Qualities of an "Alpha Male"
- other men
- lack of emotion
- no voice
Some characters that have qualities of the "Alpha Male" are the main character from To Build A Fire, the man from Hills Like White Elephants, Anson from Rich Boy, and even Billy Budd and the "Invisible Man" possess some of those qualities.
White Mens Voices vs Black Mens Voices
While each of the short stories contain similar themes there is a vast difference in the themes in literature about white men versus the themes in literature about black men. The short stories To Build A Fire, Hills Like White Elephants, Rich Boy, and Billy Budd vary vastly from the short stories The Gun, and Battle Royal. The reason for this is because society for black men at the time was very different from white men. In To Build A Fire, Hills Like White Elephants, Rich Boy, and Billy Budd the men in the stories are working to achieve a life for themselves where they are rich and successful. The main character in Battle Royal is also working to achieve a successful future for himself but because of society at the time the struggles for the black characters is much different from the struggles of the white men.
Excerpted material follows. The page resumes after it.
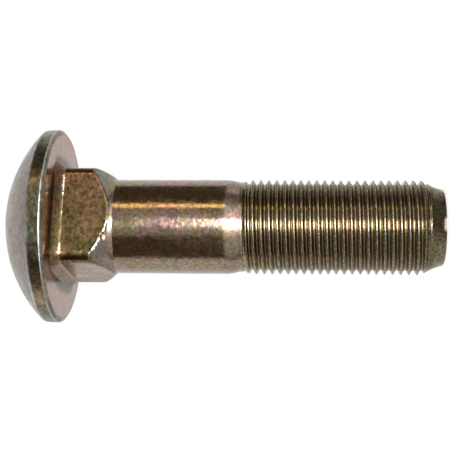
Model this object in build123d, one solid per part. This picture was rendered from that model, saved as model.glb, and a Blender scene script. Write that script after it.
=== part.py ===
from build123d import *
import os
from math import radians, sqrt, tan

# Wheel bolt, forged and thread-rolled from one bar: a low domed head, a short square neck that keys it in a
# disc, a plain shank and a fine right-hand thread. Z runs up the axis, from the flat point at z = 0 to the
# crown of the head, and the flats of the neck face X and Y. Millimetres and degrees.

# ---- driving dimensions -----------------------------------------------------------------------------------
LENGTH = 76.2               # point to bearing face, 3 in

HEAD_D = 39.0               # over the forging's parting line
BEARING_INSET = 0.7         # parting line in to the edge of the flat underside that bears on the disc
RIM_H = 3.0                 # bearing face to the edge of the dome
PARTING_H = 0.5             # parting line above the bearing face
RIM_DRAFT = 2.0             # draft of the rim above the parting line
DOME_H = 8.15               # crown above the rim
DOME_EDGE_R = 0.8           # rounding between rim and dome

NECK_AF = 19.5              # across the flats, to enter the square hole for a 3/4 in bolt
NECK_CORNER_R = 2.1         # rounding of its four corners
NECK_SQUARE_H = 7.5         # full square section, from the bearing face down
NECK_CONE_ANGLE = 45.0      # the forging die's cone, to the axis, that ends the corners
NECK_ROOT = 1.6             # gusset into the bearing face, a flat at 45 degrees
NECK_FOOT_R = 0.9           # fillet between the cone and the shank

SHANK_D = 18.9              # plain shank
REDUCER_ANGLE = 13.0        # shank down to the rolled blank, to the axis
BLANK_H = 0.6               # plain blank between the reducer and the thread

THREAD_D = 18.80            # over the crests of a 3/4 in external thread
THREADS_PER_INCH = 16
THREAD_H = 39.6             # point to the end of the run-out
DEPTH_SHARE = 0.537         # crest to root, in pitches
RUN_OUT_ANGLE = 15.5        # the crests fall and the roots rise at this angle to the axis
SPARE_TURNS = 2             # cut away beyond each end of the thread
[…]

I’ll elaborate more on this idea below.
White Mens Voices
In the short stories about white men in the early twentieth century i discovered that a lot more of their struggles are an internal struggle. One of the most common themes I found was the theme of discovering their identity. A lot of the white men I discovered were denying their true character to create an image of someone else. The someone else they were working to achieve is the “Alpha Male” so they would be accepted. White men were working to further their career with education, create a family, rise up the social ladder, and have the perfect “tough” exterior. On the outside the main characters from Hills Like White Elephants, To Build a Fire, Rich Boy, and Billy Budd all have at least one of these characteristics: tough, unemotional, stable, provider, rich, controlling. However, on the inside is where we truly hear their voices and get an idea of what they are going through. One the inside they all have either dreams being pushed to the side, they’re battling depression or alcoholism, they’re going through a crisis, or they are hiding their true identity.
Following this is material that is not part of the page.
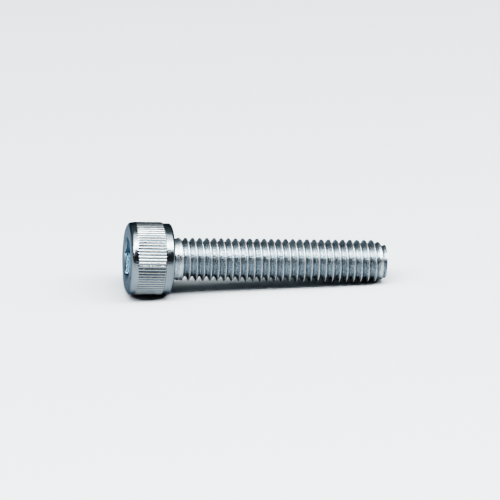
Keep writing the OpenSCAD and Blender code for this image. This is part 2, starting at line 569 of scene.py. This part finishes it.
    def knurl_tree(self) -> bpy.types.NodeTree:
        """Builds the tree that rolls the straight knurl into the head's blank.

        Returns:
            The tree. Its ridges stand half a ridge either side of the head's lowest line.
        """
        tree = new_tree("straight_knurl", (
            ("Geometry", "NodeSocketGeometry"), ("Ridges", "NodeSocketInt"), ("Depth", "NodeSocketFloat"),
            ("Wobble", "NodeSocketFloat"), ("Unevenness", "NodeSocketFloat"),
            ("Finish", "NodeSocketMaterial")))
        given = add_node(tree, "NodeGroupInput").outputs
        place = add_node(tree, "GeometryNodeInputPosition").outputs[0]
        split = add_node(tree, "ShaderNodeSeparateXYZ", {0: place}).outputs
        share = add_node(tree, "GeometryNodeInputNamedAttribute", {"Name": Mark.FORMED.value},
                         data_type="FLOAT").outputs["Attribute"]
        turn = add_node(tree, "ShaderNodeMath", {0: split["Y"], 1: split["X"]}, operation="ARCTAN2")
        ridge_turns = add_node(tree, "ShaderNodeMath", {0: given["Ridges"], 1: 2 * math.pi},
                               operation="DIVIDE")
        ridge = add_node(tree, "ShaderNodeMath", {0: turn.outputs[0], 1: ridge_turns.outputs[0], 2: 0.5},
                         operation="MULTIPLY_ADD")
        within = add_node(tree, "ShaderNodeMath", {0: ridge.outputs[0]}, operation="FRACT")
        centred = add_node(tree, "ShaderNodeMath", {0: within.outputs[0], 1: 2.0, 2: -1.0},
                           operation="MULTIPLY_ADD")
        nearness = add_node(tree, "ShaderNodeMath", {0: centred.outputs[0]}, operation="ABSOLUTE")
        height = shape_curve(
            add_node(tree, "ShaderNodeFloatCurve", {"Value": nearness.outputs[0]}),
            KNURL_SECTION)
        noise = add_node(tree, "ShaderNodeTexNoise", {"Vector": place, "Scale": given["Unevenness"],
                                                      "Detail": 3.0})
        shift = add_node(tree, "ShaderNodeMath", {0: noise.outputs["Fac"], 1: -0.5}, operation="ADD")
        uneven = add_node(tree, "ShaderNodeMath", {0: shift.outputs[0], 1: given["Wobble"]},
                          operation="MULTIPLY")
        fall = add_node(tree, "ShaderNodeMath", {0: 1.0, 1: height}, operation="SUBTRACT")
        groove = add_node(tree, "ShaderNodeMath", {0: fall.outputs[0], 1: given["Depth"],
                                                   2: uneven.outputs[0]}, operation="MULTIPLY_ADD")
        deep = add_node(tree, "ShaderNodeMath", {0: groove.outputs[0], 1: 0.0}, operation="MAXIMUM")
        cut = add_node(tree, "ShaderNodeMath", {0: deep.outputs[0], 1: share}, operation="MULTIPLY")
        flat = add_node(tree, "ShaderNodeCombineXYZ", {"X": split["X"], "Y": split["Y"]})
        outward = add_node(tree, "ShaderNodeVectorMath", {0: flat.outputs[0]}, operation="NORMALIZE")
        back = add_node(tree, "ShaderNodeMath", {0: cut.outputs[0], 1: -1.0}, operation="MULTIPLY")
        offset = add_node(tree, "ShaderNodeVectorMath", {0: outward.outputs[0], "Scale": back.outputs[0]},
                          operation="SCALE")
        # The ridge height goes to the finish, which paints the grooves darker as painted shade and the
        # crests paler as wear
        kept = add_node(tree, "GeometryNodeStoreNamedAttribute",
                        {"Geometry": given["Geometry"], "Name": Mark.RELIEF.value, "Value": height},
                        data_type="FLOAT", domain="POINT")
        moved = add_node(tree, "GeometryNodeSetPosition",
                         {"Geometry": kept.outputs[0], "Offset": offset.outputs[0]})
        real = add_node(tree, "GeometryNodeRealizeInstances", {0: moved.outputs[0]})
        dressed = add_node(tree, "GeometryNodeSetMaterial", {"Geometry": real.outputs[0],
                                                             "Material": given["Finish"]})
        add_node(tree, "NodeGroupOutput", {"Geometry": dressed.outputs[0]})
        return tree

    def build(self, finish: bpy.types.Material) -> bpy.types.Mesh:
        """Builds the finished head.

        Args:
            finish: The screw's material.

        Returns:
            A mesh in the screw's own millimetres, open at the neck.
        """
        sizes = {"Ridges": self.ridges, "Depth": self.ridge_depth, "Wobble": self.ridge_wobble,
                 "Unevenness": self.unevenness_per_mm, "Finish": finish}
        return bake(self.blank(), self.knurl_tree(), sizes)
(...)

“To Build A Fire” by Jack London
The main character in this story is experiencing the conflicts of both “man vs nature” and “man vs self”. He is tough and believes he is invincible on the outside. He believes that him by himself is enough to outsmart nature. However, we quickly see that his flaw is his extreme macho-ism and his overconfidence. On the inside he is battling a crisis and it leads to his demise.
Black Voices in American Literature
Black men in American Literature had a lot more on their plates to deal with than white men. Black men were battling internally with a lot of the same struggles white men were facing. However, on top of that they are dealing with an even worse external battle. Black men were also facing racism in their day to day lives which made the internal issues even worse. Below I am going to talk about some of the internal and external themes in “Battle Royal”
“Battle Royal” by Ralph Ellison is a short story that focuses on a main character who refers to himself as “invisible”. That right there is a give away that something internal is going on. However, there is a more prominent external battle going on in the story. This man lives his life day by day battling racism. It has become so severe that the own main character at times loses sight at how awful it’s become. Instead, he has become fixated on living by his grandfather's dying words essentially telling him just to silently resent the white men but to go along with them because without their support there will never be equality. The severity of the racism is seen when the high society white town leaders pin the black men of the community against one another in a fight. The “winner” gets $10 and the rest are awarded $5. However, to win this they are fighting until they are knocked out and severely hurt while the white men watching scream racist names at them and disrespect them.
To sum things up:
I noticed something interesting once I started to look deeper into each story. In “Battle Royal” if we focus on what is going on inside the “invisible mans” mind we learn that one of his biggest issues is his identity. It is interesting that he refers to himself as an “invisible man” because I have learned that a lot of men in the classic stories i’ve read wear a shield. By this I mean that they cast a veil over who they truly are and try to hide behind a new image that they have created for themselves. Reading closely it seems to be because they want to hide and disguise their internal issues because of the pressure to be the ideal “man”. This can be seen in “Hills Like White Elephants” when the man is partying and traveling the world. It is like he is trying to be fill the role of the young, handsome, party boy. However, once his girlfriend becomes pregnant this facade comes down and he is forced to deal with the reality that his image might be over. In the story “Rich Boy” his girlfriend Paula describes him as, “two alternating personalities” one side of him she felt, “a tremendous pride in his strong, attractive presence, the paternal,
understanding stature of his mind” and the other face was, “gross, humorous,
reckless of everything but pleasure” (Fitzgerald). So this character struggles with his identity as well and portrays two different images of himself that he has casted. Billy Budd is another story where we see a struggle with identity. However, I do not want to talk about Billy Budd in this case but instead Claggart the Master at Arms. It says in the story that he has an unknown and sketchy past and that there are rumors he was once a criminal. In his new role he is in charge of the other men onboard and is to reprimand them and keep them in order. The context clues in the story points to him creating a new image for himself when he went onboard the “Starry Vere” to make himself powerful and appear better than everyone else. I thought the similarities specifically within the theme of “portraying and finding identity” was significant. One of the biggest unheard voices of men from the time was the identity they were portraying because of the pressures from society at the time.
“Battle Royal.” Invisible Man, by Ralph Ellison, Random House, 1952.
Fitzgerald, F Scott. Rich Boy. Charles Scribner's Sons, 1926.
Hemingway, Ernest. Hills Like White Elephants. New York: Scribner's Sons, 1927.
London, Jack. To Build A Fire. Century Magazine, 1908.
Melville, Herman. Billy Budd, Sailor. Constable & Co., 1924.